From the April 1984 editions of the Vineyard Gazette by Henry Beetle Hough:

Eel Pond, anciently so named, is no longer a pond. It looks out from Edgartown through a wide opening into the Sound, a fact that might make it a bay, but to call it a bay is not good enough. From some points of view it has the character of an inland sea.

Probably most people think of it in terms of how it looks on the map or in relation to the tides or the shellfish it produced for centuries and could produce again. But the landward side, mostly wooded, which for some distance slopes off from the modest height of Long Hill and extends outward into some of the Island’s most important salt marshes, is vibrant with a distinctive life of its own. The salt marshes gleam with color throughout the long autumn. Native sea lavender and samphire are attractions of the border region.

Planting Field Way, laid out and named in 1653, is the thoroughfare that follows the line of the pond and turns to end at Planting Field Point. It is when an observer looks down through the bordering woodland and commands a tree-framed view of blue water, a view solely his own, that the image of an inland sea comes to mind.

Preservation of this Vineyard source, both economic and aesthetic, has been much in the news lately, but with less prominence than it deserves. An extended acreage of the shorefront and native woodland, given by Walter A. Eberstadt to the Sheriff’s Meadow Foundation for permanent preservation in its native state, ought to mark a new era of assurance for Eel Pond in the future. A new advance of interest in the region, and an example of the broadest premises, should bring about continued momentum.

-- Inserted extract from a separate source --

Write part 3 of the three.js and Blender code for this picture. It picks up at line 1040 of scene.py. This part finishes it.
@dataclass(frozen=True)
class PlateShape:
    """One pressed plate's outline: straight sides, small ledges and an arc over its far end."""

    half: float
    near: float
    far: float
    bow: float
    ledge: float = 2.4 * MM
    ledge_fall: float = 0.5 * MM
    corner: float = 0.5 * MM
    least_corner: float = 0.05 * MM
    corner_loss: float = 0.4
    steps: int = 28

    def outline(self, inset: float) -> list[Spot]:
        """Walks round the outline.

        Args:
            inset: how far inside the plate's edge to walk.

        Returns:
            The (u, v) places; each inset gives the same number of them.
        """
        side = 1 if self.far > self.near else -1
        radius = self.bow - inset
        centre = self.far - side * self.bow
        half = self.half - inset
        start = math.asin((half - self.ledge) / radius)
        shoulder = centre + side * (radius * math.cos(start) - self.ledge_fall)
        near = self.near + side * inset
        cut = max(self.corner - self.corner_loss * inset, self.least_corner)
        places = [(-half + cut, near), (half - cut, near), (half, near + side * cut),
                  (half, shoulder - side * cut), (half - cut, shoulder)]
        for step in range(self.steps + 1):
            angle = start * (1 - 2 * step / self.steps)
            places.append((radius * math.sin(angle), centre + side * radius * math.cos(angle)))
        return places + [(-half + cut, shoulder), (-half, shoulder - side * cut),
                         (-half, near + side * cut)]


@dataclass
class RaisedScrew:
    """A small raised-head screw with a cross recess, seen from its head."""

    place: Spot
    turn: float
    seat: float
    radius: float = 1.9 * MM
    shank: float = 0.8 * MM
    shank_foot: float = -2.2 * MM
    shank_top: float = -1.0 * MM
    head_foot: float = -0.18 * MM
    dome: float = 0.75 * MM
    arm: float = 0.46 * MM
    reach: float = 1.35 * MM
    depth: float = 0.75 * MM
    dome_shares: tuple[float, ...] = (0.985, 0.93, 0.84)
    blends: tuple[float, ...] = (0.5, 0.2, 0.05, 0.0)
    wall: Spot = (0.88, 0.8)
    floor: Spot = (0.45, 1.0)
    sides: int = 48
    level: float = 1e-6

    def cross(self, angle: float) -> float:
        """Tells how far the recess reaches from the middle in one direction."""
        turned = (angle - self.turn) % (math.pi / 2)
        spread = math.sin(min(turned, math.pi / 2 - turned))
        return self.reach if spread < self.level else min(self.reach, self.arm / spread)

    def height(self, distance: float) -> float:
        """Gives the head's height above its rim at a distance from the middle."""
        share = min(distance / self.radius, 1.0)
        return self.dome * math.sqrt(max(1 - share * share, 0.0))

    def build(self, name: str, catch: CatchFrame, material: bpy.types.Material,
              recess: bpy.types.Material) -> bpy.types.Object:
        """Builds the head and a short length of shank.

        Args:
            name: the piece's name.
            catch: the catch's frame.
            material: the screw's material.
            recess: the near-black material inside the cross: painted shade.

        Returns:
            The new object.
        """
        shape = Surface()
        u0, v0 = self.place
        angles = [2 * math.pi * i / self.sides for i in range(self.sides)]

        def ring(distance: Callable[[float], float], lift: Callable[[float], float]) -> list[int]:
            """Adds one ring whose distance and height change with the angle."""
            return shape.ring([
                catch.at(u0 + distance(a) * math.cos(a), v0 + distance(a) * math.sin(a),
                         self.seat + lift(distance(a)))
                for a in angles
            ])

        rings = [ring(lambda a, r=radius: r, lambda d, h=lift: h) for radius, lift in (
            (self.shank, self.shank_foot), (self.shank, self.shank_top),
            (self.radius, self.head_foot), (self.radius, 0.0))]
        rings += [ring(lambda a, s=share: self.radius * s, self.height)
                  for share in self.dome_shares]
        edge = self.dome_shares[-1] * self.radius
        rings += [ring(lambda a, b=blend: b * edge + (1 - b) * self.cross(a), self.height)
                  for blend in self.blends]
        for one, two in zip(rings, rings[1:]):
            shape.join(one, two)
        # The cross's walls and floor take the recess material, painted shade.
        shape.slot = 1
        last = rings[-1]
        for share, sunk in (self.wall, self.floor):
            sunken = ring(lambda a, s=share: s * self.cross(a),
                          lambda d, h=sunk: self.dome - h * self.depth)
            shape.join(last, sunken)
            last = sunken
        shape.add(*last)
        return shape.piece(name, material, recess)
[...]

The aim, so far as the land area is concerned is not to stop all building or all human occupancy, but to plan and manage a proper, conserving use of a fragile area.

Our newest dictionary defines “graffiti,” a word more and more prominent in newspapers and popular culture, as “any scrawling written or drawn, so as to be seen by the public,” and refers to the Italian for the word’s origin. The last is not surprising, since the word sounds Italian. But what about the early and late American pioneering in such inscriptions, often on trees and fences in the great outdoors?

How about white-whiskered Calvin Tilton of Middletown on the Vineyard who used to scrawl on mail boxes, gates or board fences, such advice as “Turn or Burn.” This was Calvin’s way of propagating his views which seemed narrow to some but were wide enough for him for easy traverse.

It was such inscriptions in public that led to the wide currency in the years around the turn of the century of the rhyme of two lines: “Fools’ names as well as faces/Are often seen in public places.”

Who now can recall what was rudely written on the rear of the Locust Grove schoolhouse, or possibly it was the Lambert’s Cove schoolhouse, along about 1906? Graffiti were part of the common usage of American youth, and perhaps it is well to pass quickly over the general content.

One turns willingly to the romantic pledges or initialed insignia carved with jack-knives in the tempting smooth bark of great beech trees in the woods of the Vineyard? The carved initials, intertwined hearts and so on was meant to endure for a lifetime. Perhaps the young love did endure, but as the beech tree grew, the initials and hearts were altered into unintelligibility.

In the age of communication and imitation, as this age surely is, we fear that the mainland graffiti is replacing both the purpose and the substance of that known to schoolboys, lovers, and bearded evangelists on the Vineyard just as squirt-cans have replaced jack-knife and crayon as the favored method of execution.

The Spanish have a proverb — if it is still remembered down the ages — that dates from the era of soothsayers and may be said to have anticipated meteorologists by many centuries. Some say that meteorologists are also soothsayers, which is nothing against them if they happen to be.

The Spanish proverb says: “When God wills, it rains with any wind.” Even if this shakes our faith a little in our own northeasters, the recent celestial waterfalls do give it some color of truth. Did anyone notice precisely from what direction the driving torrents came when the flooding occurred? It came, one would say, from all directions.

Everything was neat and tidy last fall. Anyway, we thought it was when we had finished raking and disposing of dead leaves and so on, but winter is an untidy season.

There is a lot of patching and painting that now shows up more conspicuously than before the rains. If one wants to be philosophical about it, he can reflect that the sound of the hammer is among he spring sounds, and the smell of fresh paint is among the early fragrances of the season — not so much as it used to be, what with the odd mixtures paint has tended to become, but an authentic element recalling springs of long ago.